Work out what you want and don't want, and what you are prepared to trade off in against something more desirable in the longer-term.

* Map the political terrain

Office politics work within informal systems and there are no road maps to that hazardous and shifting territory.

So before entering, identify the channels of communication so you can work out how best to hear and be heard. Then identify those with political clout; these are not always the most senior people.

* Build networks and coalitions

Figure out whose help you need, and develop relationships with these people so that they will be there when you need them.

A memo to your boss is sometimes an effective political strategy, but more often it is a sign of powerlessness and lack of political skill and sophistication.

You need a power base from which to work your strategies, especially as you move up the food chain and your success depends increasingly on the work of others.

* Bargain and negotiate

Horse-trading among different interest groups can be the toughest manager challenge. The best way to search for a win-win outcome is to separate people from a problem; focus on interests, not positions; and search together for creative options.

* Build a power base

Managers should build up their power base by being sensitive to what others consider legitimate behaviour in acquiring and using power.

There are many sorts - among them the power to coerce, the power to reward, the power of the expert, the power to recommend to third parties - and the astute will get a good grip on them and understand when and how to employ them.

* Sell ideas

You need friends and allies to get things done - cheerleaders for your plans. These are your immediate boss, peers, managers of related functions, potential collaborators and perhaps even customers, and it's best to secure their support before seeking approval from higher up the ladder.

Political researchers Simon Baddeley and Kim James are right behind political skill-building - and not just so you can win the battle for supremacy against your equally hungry peers.

"Being interested in political skills solely as a means of survival is not enough," they write in their 1987 paper that gave rise to their owl, fox, donkey or sheep matrix on C11.

"Being politically skilled means being able to manage the requisite variety of your organisation. It means you can make the most of the multiplicity of experiences, abilities and perceptions of the people you work with.

"Politics is not something to which you resort when management fails. It is, on the contrary, at the very heart of management."

They say that the skills required would allow managers to deal with these sorts of questions:

* How can I work out what is going on in a meeting which is supposed to be an open discussion, when most of what happens seems predetermined?

* How do I deal with a manager from another department who will lose in a budget battle if I get what I want?

* How can I raise and keep alive what I consider an important issue which seems to have little support, or, worse, is treated with derision?

So what training to help answer those questions is available in New Zealand?

You won't find any courses bluntly labelled "how to deal with office politics" but the sort of courses that might be useful to individuals deal with management skills, communication, influencing and negotiation issues.

For example, how to recognise power issues, increase your power and combat others' forms part of the Victoria University two-day course Winning Negotiations, to be held in August.

Influencing others forms part of the issues covered by the one-day Auckland Chamber of Commerce course Communication Intelligence: the art of assertion and influence, which runs in July and October.

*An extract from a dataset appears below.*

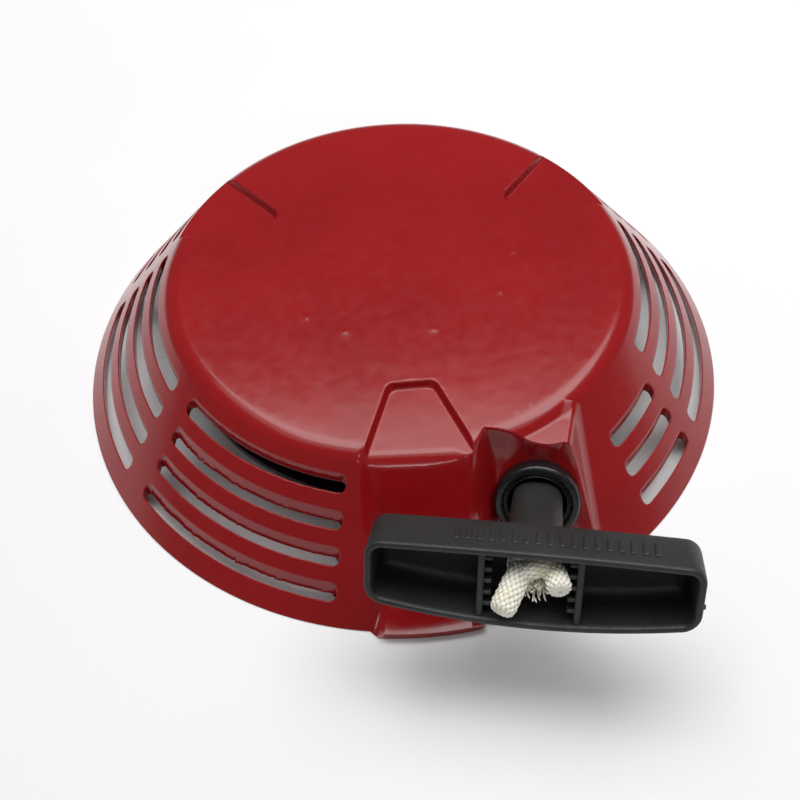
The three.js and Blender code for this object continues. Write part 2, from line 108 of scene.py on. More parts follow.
# pull axis, guide and handle
PULL_TURN = math.radians(10)
PULL_RISE = math.radians(27)
PULL = np.array([
    -math.sin(PULL_TURN) * math.cos(PULL_RISE),
    -math.cos(PULL_TURN) * math.cos(PULL_RISE),
    math.sin(PULL_RISE),
])
GUIDE_FACE = np.array([39.9, -86.2, 24.9])
COLLAR_HEIGHT = 5.5
BORE_R = 10.1
PULL_TO_FACE = 46.4
GRIP_ROLL = math.radians(-3.15)
GRIP_HALF = 46.3
GRIP_SHIFT = -0.3
GRIP_END = 10.4
GRIP_BOW = 3.9
GRIP_SAG = 1.7
GRIP_CORNER = 5.5
CROSS_WALLS = (-14.2, 12.8)
GRIP_RIBS = 18

# reel and pawls
REEL_MID_Z = 22.7
ROPE_OUTER_R = 63.0
ROPE_TURNS = 4.2
PAWL_R = 31.0
PAWL_Z = (11.0, 15.4)

# camera: pan, tilt and roll in degrees, place in metres
CAMERA_TURN = (-0.30171, 51.97826, -2.66544)
CAMERA_AT = (0, -0.26993, 0.31564)
CAMERA_LENS = 49.68
FLOOR_REACH = 3.0
FLOOR_Z = -0.0002


# ------------------------------------------------------------------ small tools
def smin(a, b, k):
    """The lower of two surfaces, with a rounded join about k wide."""
    h = np.clip(0.5 + 0.5 * (b - a) / k, 0, 1)
    return b + (a - b) * h - k * h * (1 - h)


def smax(a, b, k):
    return -smin(-a, -b, k)


def ramp(t):
    t = np.clip(t, 0, 1)
    return t * t * t * (t * (6 * t - 15) + 10)


def frame_axes(x_axis, z_axis):
    z = z_axis / np.linalg.norm(z_axis)
    y = np.cross(z, x_axis)
    y /= np.linalg.norm(y)
    return np.array([np.cross(y, z), y, z])


def make_piece(name, points, faces, material, sharp=35):
    """A mesh object from points in millimetres, smooth but for edges sharper than an angle."""
    mesh = bpy.data.meshes.new(name)
    mesh.from_pydata((np.asarray(points, float) * MM).tolist(), [], faces)
    mesh.polygons.foreach_set("use_smooth", [True] * len(mesh.polygons))
    mesh.set_sharp_from_angle(angle=math.radians(sharp))
    mesh.materials.append(material)
    piece = bpy.data.objects.new(name, mesh)
    bpy.context.collection.objects.link(piece)
    return piece


# ------------------------------------------------------------------- materials
def new_material(name, color, roughness, metallic=0.0, **sockets):
    material = bpy.data.materials.new(name)
    material.use_nodes = True
    shader = material.node_tree.nodes["Principled BSDF"]
    shader.inputs["Base Color"].default_value = (*color, 1)
    shader.inputs["Roughness"].default_value = roughness
    shader.inputs["Metallic"].default_value = metallic
    for socket, value in sockets.items():
        shader.inputs[socket.replace("_", " ")].default_value = value
    return material, material.node_tree, shader


def object_coords(tree):
    return tree.nodes.new("ShaderNodeTexCoord").outputs["Object"]


def noise(tree, coords, scale, detail=3.0, rough=0.5):
    node = tree.nodes.new("ShaderNodeTexNoise")
    node.inputs["Scale"].default_value = scale
    node.inputs["Detail"].default_value = detail
    node.inputs["Roughness"].default_value = rough
    tree.links.new(coords, node.inputs["Vector"])
    return node.outputs["Fac"]


def mapped(tree, value, low, high, to_low, to_high):
    node = tree.nodes.new("ShaderNodeMapRange")
    limits = {"From Min": low, "From Max": high, "To Min": to_low, "To Max": to_high}
    for socket, number in limits.items():
        node.inputs[socket].default_value = number
    tree.links.new(value, node.inputs["Value"])
    return node.outputs["Result"]


def mixed_color(tree, factor, one, other):
    node = tree.nodes.new("ShaderNodeMix")
    node.data_type = "RGBA"
    node.inputs[6].default_value = (*one, 1)
    node.inputs[7].default_value = (*other, 1)
    tree.links.new(factor, node.inputs[0])
    return node.outputs[2]


def bumped(tree, height, distance, strength=1.0, normal=None):
    node = tree.nodes.new("ShaderNodeBump")
    node.inputs["Distance"].default_value = distance
    node.inputs["Strength"].default_value = strength
    tree.links.new(height, node.inputs["Height"])
    if normal is not None:
        tree.links.new(normal, node.inputs["Normal"])
    return node.outputs["Normal"]


def red_enamel():
    material, tree, shader = new_material(
        "red_enamel", (0.3, 0.008, 0.01), 0.2,
        Specular_IOR_Level=0.46, Coat_Weight=0.04, Coat_Roughness=0.03,
    )
    coords = object_coords(tree)
    patches = noise(tree, coords, 22, 2)
    specks = noise(tree, coords, 260, 2)
    patchy = mapped(tree, patches, 0.35, 0.65, 0, 1)
    color = mixed_color(tree, patchy, (0.268, 0.005, 0.007), (0.305, 0.007, 0.009))
    tree.links.new(color, shader.inputs["Base Color"])
    tree.links.new(mapped(tree, specks, 0.35, 0.75, 0.15, 0.21), shader.inputs["Roughness"])
    peel = bumped(tree, noise(tree, coords, 330, 2), 0.00002)
    tree.links.new(bumped(tree, noise(tree, coords, 60, 1), 0.00012, 1.0, peel), shader.inputs["Normal"])
    return material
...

Next May, the University of Auckland Business School offers a two-day workshop called Power, which covers what power is and how it is exercised. A better bet, if you have a group of managers you'd like to become more politically savvy, is approaching an organisation which can tailor-make a course.

"Customised programmes are often linked to leadership development or a particular issue or problem," says Mike Brooks, programme development manager for the University of Auckland business school.

Auckland University of Technology and universities such as Massey, Victoria, and Canterbury are among other organisations offering such tailor-made training.